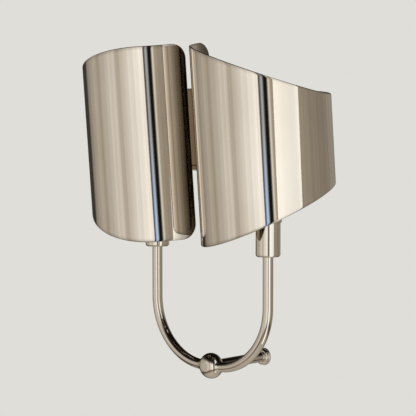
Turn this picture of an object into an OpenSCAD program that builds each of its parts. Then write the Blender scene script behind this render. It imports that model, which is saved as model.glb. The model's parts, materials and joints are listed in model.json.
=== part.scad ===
// Double-arm wall sconce candle holder.
// A short rod stands out from the wall and ends in a ball knuckle. A U-shaped fork of two
// bent tubes grows from the ball, parallel to the wall, and carries a candle cup on each leg.
// A tapered sheet, curled into three quarters of a circle, shades each candle and leans out
// from the wall a little at its top.
//
// Frame: +X along the wall, +Y into the wall, +Z up. The origin is on the rod's axis, in the
// plane where the sconce meets the wall, so the room is on the -Y side.

/* [Wall rod] */
// Distance from the wall to the centre of the ball
standoff = 75; // [60:1:110]
// Diameter of the rod
rod_d = 9.5; // [9:0.5:11]
// Diameter of the rosette against the wall
rosette_d = 16.8; // [15:0.2:30]
// Thickness of the rosette
rosette_t = 5.5; // [4:0.5:9]
// Diameter of the hole tapped into the rod for the wall screw (M6)
wall_tap_d = 5; // [4.2:0.1:5]
// Depth of that hole
wall_tap_depth = 15; // [10:1:25]

/* [Ball knuckle] */
// Diameter of the ball, across the arms
ball_d = 24; // [20:1:30]
// Thickness of the ball, along the rod
ball_t = 18; // [16:1:20]
// How far the fork can be tilted each way to level it
tilt_limit = 20; // [5:1:30]

/* [Fork] */
// Distance between the two legs, centre to centre
leg_spacing = 140; // [134:1:200]
// Outside diameter of the arm tubes
tube_d = 9.5; // [8:0.5:11]
// Wall thickness of the arm tubes
tube_wall = 0.75; // [0.5:0.05:1]
// Radius of the bend, to the tube's centre line
bend_r = 60; // [40:1:62]
// Height of the cups' undersides above the rod's axis
cup_z = 107; // [90:1:140]

/* [Candle cups] */
// Outside diameter of a candle cup
cup_d = 22.4; // [22:0.2:26]
// Height of a candle cup
cup_h = 48; // [44:1:60]
// Diameter of the socket for the candle, in the removable liner
candle_d = 19.2; // [19:0.1:19.3]
// Wall thickness of the liner
liner_wall = 0.4; // [0.3:0.05:0.5]

/* [Shades] */
// Outside radius of the curled sheet
shade_r = 62; // [58:1:64]
// Thickness of the sheet
sheet_t = 1.2; // [0.8:0.1:2]
// Height of the sheet where it is tallest
shade_h = 180; // [160:1:200]
// Height of the sheet at its short end
shade_h_short = 80; // [60:1:100]
// Height of the sheet's middle above the rod's axis
shade_mid_z = 210.5; // [205:0.5:230]
// Angle that the sheet covers in plan
shade_wrap = 278; // [260:1:300]
// How far the shades lean out from the wall
shade_lean = 5; // [0:0.5:5]
// How far the left shade is turned on its cup, anticlockwise from above
left_shade_turn = -11; // [-20:1:20]
// How far the right shade is turned on its cup, anticlockwise from above
right_shade_turn = 0; // [-20:1:20]
// Radius of the corners at the tall end
tall_corner_r = 14; // [10:1:30]
// Radius of the corners at the short end
short_corner_r = 12; // [6:1:20]

/* [Hidden] */

$fn = 96;
LEFT = -1;
RIGHT = 1;

run_gap = 0.05;     // radial clearance of a turning or sliding fit
rest_gap = 0.05;    // gap under a piece that rests on another and can move
cut = 1;            // overshoot of a cutting tool

nickel = [0.78, 0.72, 0.64];
dull_brass = [0.72, 0.60, 0.38];
steel = [0.60, 0.60, 0.60];
fibre = [0.55, 0.20, 0.12];
tin = [0.80, 0.80, 0.78];

leg_x = leg_spacing / 2;
tube_bore_d = tube_d - 2 * tube_wall;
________
*Exercise description:*
Write out the material exactly as given.

*The solution:*
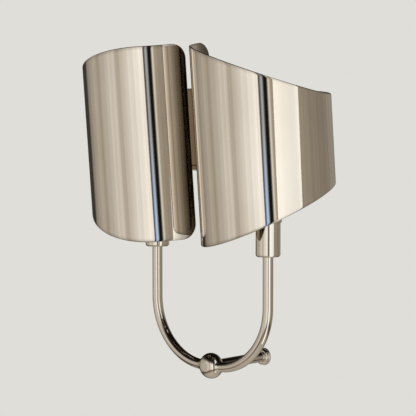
Turn this picture of an object into an OpenSCAD program that builds each of its parts. Then write the Blender scene script behind this render. It imports that model, which is saved as model.glb. The model's parts, materials and joints are listed in model.json.
=== part.scad ===
// Double-arm wall sconce candle holder.
// A short rod stands out from the wall and ends in a ball knuckle. A U-shaped fork of two
// bent tubes grows from the ball, parallel to the wall, and carries a candle cup on each leg.
// A tapered sheet, curled into three quarters of a circle, shades each candle and leans out
// from the wall a little at its top.
//
// Frame: +X along the wall, +Y into the wall, +Z up. The origin is on the rod's axis, in the
// plane where the sconce meets the wall, so the room is on the -Y side.

/* [Wall rod] */
// Distance from the wall to the centre of the ball
standoff = 75; // [60:1:110]
// Diameter of the rod
rod_d = 9.5; // [9:0.5:11]
// Diameter of the rosette against the wall
rosette_d = 16.8; // [15:0.2:30]
// Thickness of the rosette
rosette_t = 5.5; // [4:0.5:9]
// Diameter of the hole tapped into the rod for the wall screw (M6)
wall_tap_d = 5; // [4.2:0.1:5]
// Depth of that hole
wall_tap_depth = 15; // [10:1:25]

/* [Ball knuckle] */
// Diameter of the ball, across the arms
ball_d = 24; // [20:1:30]
// Thickness of the ball, along the rod
ball_t = 18; // [16:1:20]
// How far the fork can be tilted each way to level it
tilt_limit = 20; // [5:1:30]

/* [Fork] */
// Distance between the two legs, centre to centre
leg_spacing = 140; // [134:1:200]
// Outside diameter of the arm tubes
tube_d = 9.5; // [8:0.5:11]
// Wall thickness of the arm tubes
tube_wall = 0.75; // [0.5:0.05:1]
// Radius of the bend, to the tube's centre line
bend_r = 60; // [40:1:62]
// Height of the cups' undersides above the rod's axis
cup_z = 107; // [90:1:140]

/* [Candle cups] */
// Outside diameter of a candle cup
cup_d = 22.4; // [22:0.2:26]
// Height of a candle cup
cup_h = 48; // [44:1:60]
// Diameter of the socket for the candle, in the removable liner
candle_d = 19.2; // [19:0.1:19.3]
// Wall thickness of the liner
liner_wall = 0.4; // [0.3:0.05:0.5]

/* [Shades] */
// Outside radius of the curled sheet
shade_r = 62; // [58:1:64]
// Thickness of the sheet
sheet_t = 1.2; // [0.8:0.1:2]
// Height of the sheet where it is tallest
shade_h = 180; // [160:1:200]
// Height of the sheet at its short end
shade_h_short = 80; // [60:1:100]
// Height of the sheet's middle above the rod's axis
shade_mid_z = 210.5; // [205:0.5:230]
// Angle that the sheet covers in plan
shade_wrap = 278; // [260:1:300]
// How far the shades lean out from the wall
shade_lean = 5; // [0:0.5:5]
// How far the left shade is turned on its cup, anticlockwise from above
left_shade_turn = -11; // [-20:1:20]
// How far the right shade is turned on its cup, anticlockwise from above
right_shade_turn = 0; // [-20:1:20]
// Radius of the corners at the tall end
tall_corner_r = 14; // [10:1:30]
// Radius of the corners at the short end
short_corner_r = 12; // [6:1:20]

/* [Hidden] */

$fn = 96;
LEFT = -1;
RIGHT = 1;

run_gap = 0.05;     // radial clearance of a turning or sliding fit
rest_gap = 0.05;    // gap under a piece that rests on another and can move
cut = 1;            // overshoot of a cutting tool

nickel = [0.78, 0.72, 0.64];
dull_brass = [0.72, 0.60, 0.38];
steel = [0.60, 0.60, 0.60];
fibre = [0.55, 0.20, 0.12];
tin = [0.80, 0.80, 0.78];

leg_x = leg_spacing / 2;
tube_bore_d = tube_d - 2 * tube_wall;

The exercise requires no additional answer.